Same kind of setup as the Master box here. Note that the type is execute only:

 

mkdir condor_root mkdir condor_local

 

sudo ./condor_configure --install-dir=/home/bcg/condor-6.8.7/condor_root/ --type=execute --local-dir=/home/bcg/condor-6.8.7/condor_local/ --owner=bcg --install=/home/bcg/condor-6.8.7/release.tar

 

export CONDOR_CONFIG=/home/bcg/condor-6.8.7/condor_root/etc/condor_config

 

Edit condor-6.8.7/condor_root/etc/condor_config

 

Set UID_DOMAIN = $(FULL_HOSTNAME) Set FILESYSTEM_DOMAIN=$(FULL_HOSTNAME) Set HOSTALLOW_ADMINISTRATOR = $(FULL_HOSTNAME) Set HOSTALLOW_WRITE to *

 

Edit condor-6.8.7/condor_local/condor_config.local.
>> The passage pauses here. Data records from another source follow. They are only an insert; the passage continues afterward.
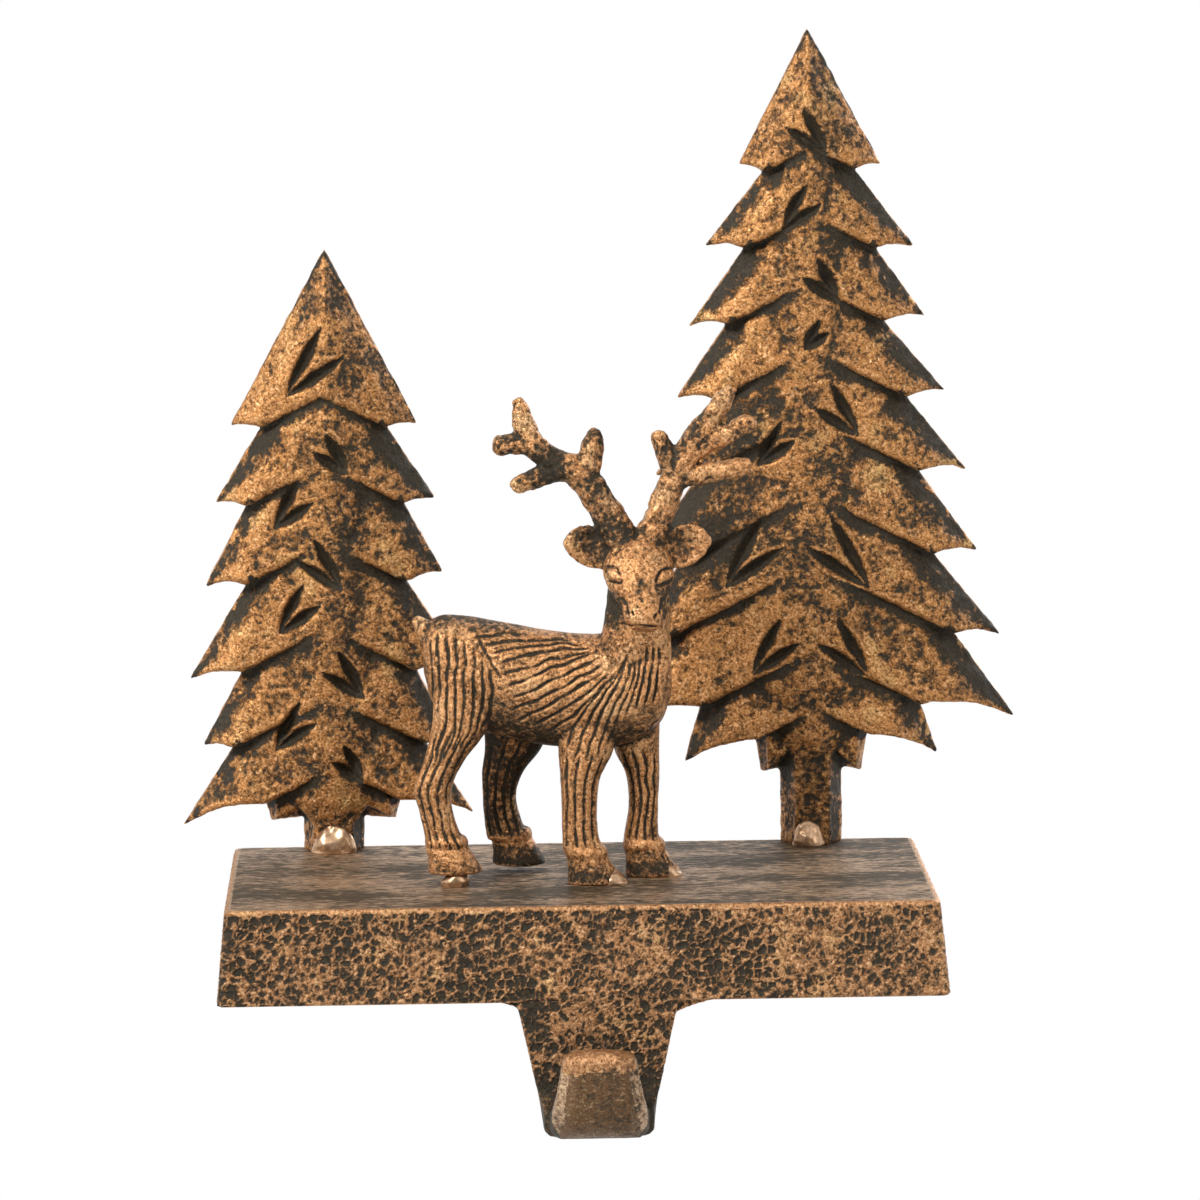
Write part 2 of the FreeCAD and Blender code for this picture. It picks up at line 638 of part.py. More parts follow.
def short_tree():
    return tree(SHORT_X, SHORT_APEX, SHORT_LEFT, SHORT_RIGHT, SHORT_TRUNK_WIDTH,
                SHORT_RIB_WIDTH, SHORT_ROOT_TIP, SHORT_NOTCHES)


# Stag, modelled over the base's top as z = 0 and then put in its place


def ring(centre, across, up, half_across, half_up, sides):
    """Points on an oval about a centre, in the plane of two directions."""
    points = []
    for i in range(sides):
        turn = 2 * math.pi * (i + 0.5) / sides
        offset = across * (half_across * math.cos(turn)) + up * (half_up * math.sin(turn))
        points.append(centre + offset)
    return points


def limb(sections, sides=LIMB_SIDES):
    """Carved body through level ovals."""
    rings = []
    for x, y, h, a, b in sections:
        rings.append(ring(V(x, y, h), V(1, 0, 0), V(0, 1, 0), a, b, sides))
    return faceted(rings)


def torso():
    """Carved body through upright ovals, from the rump to the chest."""
    rings = []
    for x, y, h, a, b in TORSO:
        rings.append(ring(V(x, y, h), V(0, 0, 1), V(0, 1, 0), a, b, TORSO_SIDES))
    return faceted(rings)


def heading(rows, i):
    """Direction of the path through the rows' points, at one of them."""
    before = V(*rows[max(i - 1, 0)][:3])
    after = V(*rows[min(i + 1, len(rows) - 1)][:3])
    return (after - before).normalize()


def head():
    """Carved body through ovals at right angles to the line from the nape to the nose."""
    rings = []
    rows = smooth(HEAD)
    for i, (x, y, h, a, b) in enumerate(rows):
        across = V(1, 0, 0)
        rings.append(ring(V(x, y, h), across, heading(rows, i).cross(across), a, b, TORSO_SIDES))
    return faceted(rings)


def taper(stations):
    """Round tapering bar through points, each with its radius."""
    rings = []
    for i, (x, y, h, r) in enumerate(stations):
        across = V(0, 1, 0)
        up = heading(stations, i).cross(across).normalize()
        rings.append(ring(V(x, y, h), across, up, r, r, LIMB_SIDES))
    return faceted(rings)


def tine(root, point):
    """Bar from its root in the beam to a blunt point."""
    x, y, h, r = point
    run = (V(x, y, h) - V(*root[:3])).normalize()
    end = V(x, y, h) + run * (r * 0.8)
    return taper([root, point, (end.x, end.y, end.z, r * 0.5)])


def antler(beam, tines):
    return [taper(smooth(beam))] + [tine(*ends) for ends in tines]


def knob(x, y, h, radius):
    """Small ball-like swelling."""
    rows = []
    for turn in (-60, -20, 20, 60):
        half = radius * math.cos(math.radians(turn))
        rows.append((x, y, h + radius * math.sin(math.radians(turn)), half, half))
    return limb(rows)


def hoof(place):
    """Hoof with a flat sole that runs forward of its top."""
    x, y, h = place
    half_x, half_y = HOOF_LENGTH / 2, HOOF_WIDTH / 2
    top = HOOF_TOP_SHARE
    return limb([
        (x + HOOF_TOE / 2, y, h, half_x, half_y),
        (x + HOOF_TOE / 4, y, h + HOOF_HEIGHT / 2, half_x * 0.96, half_y * 0.98),
        (x - HOOF_TOE / 2, y, h + HOOF_HEIGHT, half_x * top, half_y * top),
    ])


def ear(side):
    """Leaf-shaped ear with a hollow towards the front."""
    x0, y0, h0 = EAR_ROOT
    middle = HEAD[1][0]
    root = V(middle + side * (middle - x0), y0, h0)
    rings = []
    cups = []
    for share, height in EAR_ROWS:
        centre = root + V(side * EAR_LENGTH * share, 0, EAR_RISE * share)
        half = EAR_HALF_HEIGHT * height
        thick = EAR_THICKNESS / 2 * height
        rings.append(ring(centre, V(0, 0, 1), V(0, 1, 0), half, thick, LIMB_SIDES))
        if 0.0 < share < 1.0:
            cup = centre - V(0, EAR_THICKNESS * 0.55, 0)
            deep = EAR_THICKNESS * 0.4
            cups.append(ring(cup, V(0, 0, 1), V(0, 1, 0), half * EAR_CUP, deep, LIMB_SIDES))
    return faceted(rings).cut(faceted(cups))


def cuff(place):
    """Band that stands out over a hoof."""
    x, y, h = place
    low = h + HOOF_HEIGHT - CUFF_PROUD
    half_x = HOOF_LENGTH / 2 * HOOF_TOP_SHARE
    half_y = HOOF_WIDTH / 2 * HOOF_TOP_SHARE
    rows = []
    for share, proud in ((0.0, 0.0), (0.3, CUFF_PROUD), (0.7, CUFF_PROUD), (1.0, 0.0)):
        rows.append((x - HOOF_TOE / 2, y, low + CUFF_HEIGHT * share,
                     half_x + proud - CUFF_PROUD / 2, half_y + proud - CUFF_PROUD / 2))
    return limb(rows)


def oval_edge(middle, wide, share):
    """How far an oval reaches forward, at a share of its other half size."""
    return middle - wide * math.sqrt(1 - share**2)


def coat_edge(x, h):
    """Y of the stag's near surface at an x and a height."""
    found = []
    for a, b in zip(TORSO, TORSO[1:]):
        if a[0] <= x <= b[0]:
            t = (x - a[0]) / (b[0] - a[0])
            _, y, middle, tall, wide = [p + (q - p) * t for p, q in zip(a, b)]
            if abs(h - middle) < tall:
                found.append(oval_edge(y, wide, (h - middle) / tall))
    for rows in (NECK, NEAR_HIND_LEG, FAR_HIND_LEG, NEAR_FORE_LEG, FAR_FORE_LEG):
        for a, b in zip(rows, rows[1:]):
            if min(a[2], b[2]) <= h <= max(a[2], b[2]):
                t = (h - a[2]) / (b[2] - a[2])
                middle, y, _, long, wide = [p + (q - p) * t for p, q in zip(a, b)]
                if abs(x - middle) < long:
                    found.append(oval_edge(y, wide, (x - middle) / long))
    return min(found)


def groove(line):
    """Tool with a V section that follows a line over the coat and fades at both ends."""
    rings = []
    last = len(line) - 1
    for i, (x, h) in enumerate(line):
        y = coat_edge(x, h)
        a, b = line[max(i - 1, 0)], line[min(i + 1, last)]
        run = V(b[0] - a[0], 0, b[1] - a[1]).normalize()
        fade = GROOVE_END if i in (0, last) else 1.0
        depth = GROOVE_DEPTH * fade
        half = GROOVE_WIDTH / 2 * fade * (depth + GROOVE_CLEAR) / depth
        out = y - GROOVE_CLEAR
        rings.append([
            V(x + run.z * half, out, h - run.x * half),
            V(x - run.z * half, out, h + run.x * half),
            V(x, y + depth, h),
        ])
    return faceted(rings)


def leg_lines(leg):
    """Lines down a leg, at shares of its half size from its middle."""
    rows = [row for row in smooth(leg) if row[2] <= LEG_LINE_TOP]
    return [[(x + long * share, h) for x, _, h, long, _ in rows] for share in LEG_LINE_SHARES]


def coat():
    """Tools for the lines of the near flank and of every leg's near side."""
    lines = list(FLANK_LINES)
    for leg in (NEAR_HIND_LEG, FAR_HIND_LEG, NEAR_FORE_LEG, FAR_FORE_LEG):
        lines += leg_lines(leg)
    return [groove(line) for line in lines]


def stag():
    places = (NEAR_HIND_HOOF, FAR_HIND_HOOF, NEAR_FORE_HOOF, FAR_FORE_HOOF)
    solids = [torso(), limb(NECK, TORSO_SIDES), head(), taper(TAIL)]
    solids += [limb(smooth(leg)) for leg in (
        NEAR_HIND_LEG, FAR_HIND_LEG, NEAR_FORE_LEG, FAR_FORE_LEG)]
    solids += [hoof(place) for place in places] + [cuff(place) for place in places]
    solids += [knob(*place, BROW_RADIUS) for place in BROW]
    solids += [ear(-1), ear(1)]
    solids += antler(LEFT_BEAM, LEFT_TINES) + antler(RIGHT_BEAM, RIGHT_TINES)
    carved = solids[0].fuse(solids[1:]).cut(coat())
    body = max(carved.Solids, key=lambda solid: solid.Volume)
    body.translate(V(STAG_X, STAG_Y, base_top()))
    return body


# Weld beads, pads and the whole


def bead(x, y, sizes, neighbours):
    """Domed bead on the base's top, less what it is welded to."""
    rows = []
    for turn in BEAD_TURNS:
        wide = math.cos(math.radians(turn))
        rise = math.sin(math.radians(turn)) * sizes[2]
        rows.append((x, y, base_top() + rise, sizes[0] * wide, sizes[1] * wide))
    return limb(rows).cut(neighbours)


def beads(tall, short, animal):
    trunk_face = tree_back() - TRUNK_RIB_DEPTH
    hind_x, hind_y, _ = NEAR_HIND_HOOF
    fore_x, fore_y, _ = NEAR_FORE_HOOF
    far_x, far_y, _ = FAR_FORE_HOOF
    toe = HOOF_LENGTH * 0.4
    right, forward = BEAD_SINK
    return {
        "weld_tall_tree": bead(TALL_X - 1.0, trunk_face, TALL_BEAD, [tall]),
        "weld_short_tree": bead(SHORT_X, trunk_face, SHORT_BEAD, [short]),
        "weld_near_hind_hoof": bead(
            STAG_X + hind_x + right, STAG_Y + hind_y - forward, HIND_BEAD, [animal]),
        "weld_near_fore_hoof": bead(
            STAG_X + fore_x + toe, STAG_Y + fore_y - forward, FORE_BEAD, [animal]),
        "weld_far_fore_hoof": bead(
            STAG_X + far_x + toe, STAG_Y + far_y - forward, FAR_FORE_BEAD, [animal]),
    }


def model():
    nodes = {
        "base_casting": base_casting(),
        "tall_tree": tall_tree(),
        "short_tree": short_tree(),
        "stag": stag(),
    }
    nodes.update(beads(nodes["tall_tree"], nodes["short_tree"], nodes["stag"]))
    for name, (x, y) in pad_places().items():
        edge = ring(V(x, y, 0), V(1, 0, 0), V(0, 1, 0), PAD_DIAMETER / 2, PAD_DIAMETER / 2,
                    PAD_SIDES)
        nodes[name] = prism(edge, (0, 0, PAD_THICKNESS))
    return nodes


os.makedirs("parts", exist_ok=True)
for name, shape in model().items():
    shape.exportStep("parts/" + name + ".step")
    box = shape.BoundBox
    print(name, len(shape.Solids), round(shape.Volume), shape.isValid(),
          [round(v, 1) for v in (box.XMin, box.YMin, box.ZMin, box.XMax, box.YMax, box.ZMax)])
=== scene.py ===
# %% [markdown]
# # A cast mantel stocking holder
# A hollow cast base sits on a mantel and its hook hangs over the edge. Two flat-backed fir
# trees and a stag are separate castings, welded on. The whole was blackened and then rubbed
# with copper, so raised metal shines and hollows stay dark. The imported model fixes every
# place and size, and the surfaces here are worked out over it with numpy.

# %% The frame
import bpy
import numpy as np
from mathutils import Matrix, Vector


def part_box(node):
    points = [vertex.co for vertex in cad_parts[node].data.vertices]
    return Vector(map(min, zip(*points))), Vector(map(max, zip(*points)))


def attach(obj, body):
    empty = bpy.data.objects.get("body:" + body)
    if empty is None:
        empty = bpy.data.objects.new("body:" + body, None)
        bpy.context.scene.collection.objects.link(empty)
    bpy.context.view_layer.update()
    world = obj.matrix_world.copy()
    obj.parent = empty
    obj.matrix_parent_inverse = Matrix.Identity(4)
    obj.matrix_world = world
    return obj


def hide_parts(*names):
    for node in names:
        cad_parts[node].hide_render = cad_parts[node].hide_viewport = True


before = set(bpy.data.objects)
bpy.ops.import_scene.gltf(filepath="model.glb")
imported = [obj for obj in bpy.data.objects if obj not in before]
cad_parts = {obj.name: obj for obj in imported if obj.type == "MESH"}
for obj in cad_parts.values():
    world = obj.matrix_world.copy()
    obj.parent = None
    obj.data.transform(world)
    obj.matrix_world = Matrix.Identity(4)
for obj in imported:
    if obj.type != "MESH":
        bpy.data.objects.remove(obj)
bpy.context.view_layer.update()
MM = 0.001
BASE_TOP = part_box("tall_tree")[0][2] / MM
TREE_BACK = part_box("tall_tree")[1][1] / MM
print("base top at", round(BASE_TOP, 2), "mm, tree backs at", round(TREE_BACK, 2), "mm")

# %% [markdown]
# ## The camera
# The photograph was taken from a little above and slightly left, with a long lens. Its place
# was found by fitting a pinhole camera to the base's corners, so it is given as a position,
# three angles and a focal length in the photograph's own pixels.

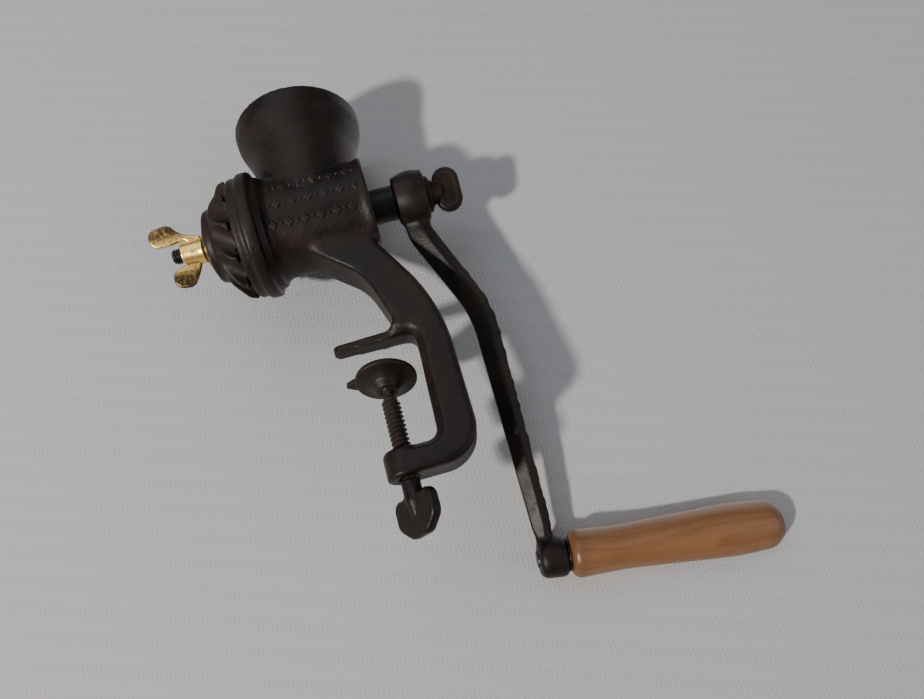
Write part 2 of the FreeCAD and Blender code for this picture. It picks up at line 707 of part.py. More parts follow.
def wing_nut():
    """Brass nut with two unequal wings that reach forward past its hub."""
    hub = new_body("nut_hub")
    rear = "(-dims.cap_front - dims.cap_dome - 0.3)"
    tip = f"({rear} - dims.nut_length)"
    bore = "dims.stud_radius + 0.1"
    turn(hub, [
        (rear, bore, 0),
        (rear, "dims.nut_radius + 0.5", 0.8),
        (f"{rear} - 2.5", "dims.nut_radius", 3),
        (tip, "dims.nut_radius - 0.5", 0.8),
        (tip, bore, 0),
    ])
    foot = "dims.stud_radius + 0.8"
    upper = rounded_plate("upper_wing", [
        (f"{rear} - 1", foot, 0),
        (f"{rear} - 1", "dims.nut_radius + 1.2", 0),
        (f"{rear} - 10.5", "dims.nut_radius + 4.2", 12),
        (f"{rear} - 15", "dims.nut_radius + 10.2", 4),
        (f"{rear} - 26", "dims.nut_radius + 9", 4.6),
        (f"{rear} - 25.6", "dims.nut_radius - 0.6", 4.6),
        (f"{rear} - 16", "dims.nut_radius - 0.3", 6),
        (f"{rear} - 9", "dims.nut_radius + 0.9", 2),
        (f"{rear} - 7.5", foot, 0),
    ], "dims.wing_thick", "0.4 * dims.wing_thick", lambda m: m.z < value(foot) + 0.01)
    lower = rounded_plate("lower_wing", [
        (f"{rear} - 2", f"-{foot}", 0),
        (f"{rear} - 9.5", f"-{foot}", 0),
        (f"{rear} - 12.5", "0.6 - dims.nut_radius", 3),
        (f"{rear} - 18", "-dims.nut_radius - 0.3", 4.5),
        (f"{rear} - 19.5", "-dims.nut_radius - 9.2", 4.8),
        (f"{rear} - 9.5", "-dims.nut_radius - 10.4", 4.8),
        (f"{rear} - 5", "-dims.nut_radius - 3.4", 8),
    ], "dims.wing_thick", "0.4 * dims.wing_thick", lambda m: m.z > value(f"-{foot}") - 0.01)
    nut = boolean("Part::MultiFuse", "nut_solid", [hub, upper, lower])
    clear = cylinder("nut_bore", bore, 30, (f"{rear} - 18", 0, 0), Vector(1, 0, 0))
    whole = boolean("Part::Cut", "wing_nut", [nut, clear])
    at_mouth(whole, Rotation(Vector(1, 0, 0), value("dims.wing_lean")))
    return whole


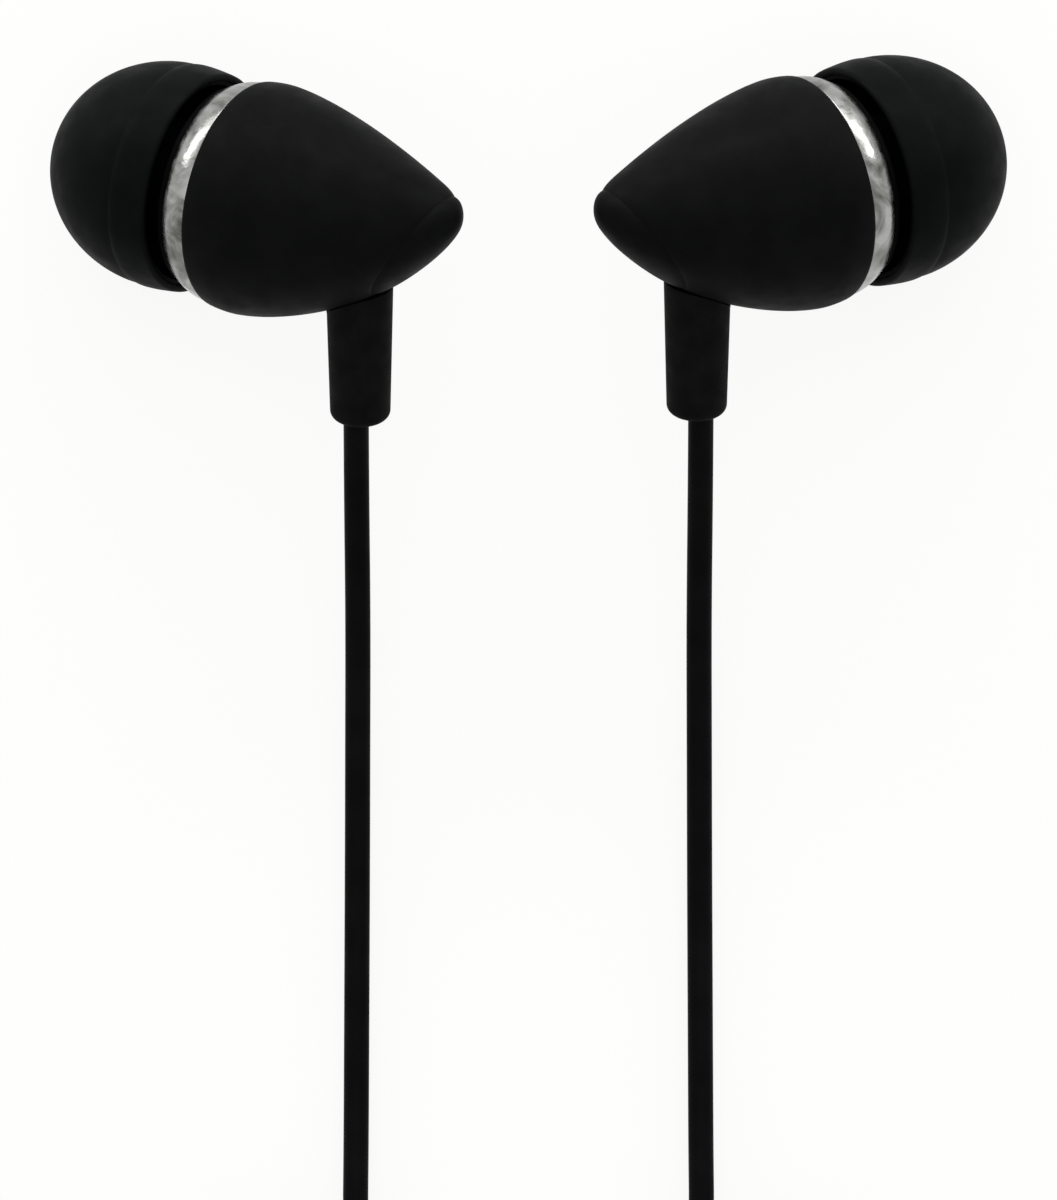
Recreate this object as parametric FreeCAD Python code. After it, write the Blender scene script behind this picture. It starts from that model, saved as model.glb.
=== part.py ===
import FreeCAD, Part
import math
import os
from FreeCAD import Placement, Rotation, Vector

# Wired earphones lying on a flat surface: two in-ear buds, their cords, a splitter,
# the main cord and a 3.5 mm stereo plug. Millimetres, +Z up, the surface is Z = 0.
# +X runs from the left bud to the right bud, and the cords run towards -Y.
#
# A bud is drawn in its own frame: X is its axis, from ear tip to tail, with X = 0 at
# the trim ring's front face, and -Z is the way its cord leaves. Radii are about X.

# How a bud lies
ring_spacing = 33.4          # between the two trim rings' front centres
ring_y = 2.86                # the left ring's front centre in Y
right_bud_lead = 0.32        # how much further up the right bud lies
tail_lift = 28.0             # degrees that the axis rises towards the tail
tail_dip = 15.7              # degrees that the axis turns towards -Y

# Clearances
fit_gap = 0.05               # between two pieces pressed or snapped together
slip_gap = 0.04              # radial, between the ear tip's bore and the nozzle's lip
seat_gap = 0.05              # between the ear tip's sleeve and its seat

# Ear tip
dome_radius = 6.15
dome_half_length = 6.8
dome_centre = -3.06
skirt_end = -1.0
skirt_wall = 0.5
sound_hole_radius = 1.9
sleeve_wall = 0.6
dome_lip_radius = 2.5
dome_lip_depth = 0.27
dome_lip_bevel = 0.25

# Front housing
nozzle_front = -8.2
nozzle_radius = 2.2
nozzle_bore = 1.65
lip_height = 0.2
lip_length = 0.9
mesh_seat_depth = 0.45
mesh_seat_width = 0.3
mesh_hole_radius = 0.34
mesh_hole_circle = 0.95
shoulder_front = -1.9
shoulder_radius = 3.2
flange_front = -0.4
flange_radius = 5.5
spigot_radius = 5.3
spigot_end = 3.2
driver_seat = 0.5
driver_seat_bore = 3.9
funnel_length = 1.4          # from the nozzle's bore to the driver's seat

# Trim ring
ring_length = 1.55
ring_front_radius = 5.7
ring_rear_radius = 6.12
ring_crown = 0.06

# Rear housing: a teardrop whose centre line bends up towards the tail
body_radius = 6.37
body_widest = 2.75
body_front_step = 0.12
tail_reach = 14.9            # from the widest place to where the teardrop would close
tail_fullness = 1.55
tail_bend = 0.0075           # rise of the centre line, per mm squared behind the widest place
body_wall = 1.15
body_sections = 6
tail_drawn = 0.9             # share of that reach that is drawn: the cap ends the body earlier

# Tail cap
cap_angle = 32.0             # degrees between the axis and the cap's outward normal
cap_cut = 3.44               # along that normal, from the seam to where the teardrop would close
cap_thickness = 0.85
cap_edge_bevel = 0.35
cap_plug_depth = 0.8
cap_seam_step = 0.12

# Strain relief
relief_setback = 8.71        # along the axis, from the relief to where the teardrop would close
relief_start = 2.0           # from the axis, inside the housing, where the sleeve is trimmed
relief_end = 11.5            # its free end, from the axis
relief_top_radius = 1.76
relief_end_radius = 1.6
relief_end_bevel = 0.4
relief_neck_radius = 1.3
relief_flange_radius = 1.85
relief_flange_thickness = 0.6
cord_offset = 0.27           # the cord's hole lies this much nearer to the ear tip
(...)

Set CONDOR_HOST to the ip address of your master machine. Set NETWORK_INTERFACE to the ip address of the client machine you are setting up.

 

Set CONDOR_HOST = 144.6.40.251 SET UID_DOMAIN and FILESYSTEM_DOMAIN to $(FULL_HOSTNAME) NETWORK_INTERFACE = 144.6.40.115

 

These settings, in the same file, make the client work on jobs as quickly as possible and with as much effort as possible regardless of user actions on the client machine. Remember, these instructions are for a dedicated cluster - you might not want to do this with your desktop machine.

 

WANT_SUSPEND = FALSE CONTINUE = TRUE SUSPEND = FALSE PREEMPT = FALSE START=TRUE

 

That’s it. Start them up on all the machines and wait for the computation to start. Condor can take several ( 5 to 10) minutes to get things underway, but once she starts she chuggs through the work pretty quickly.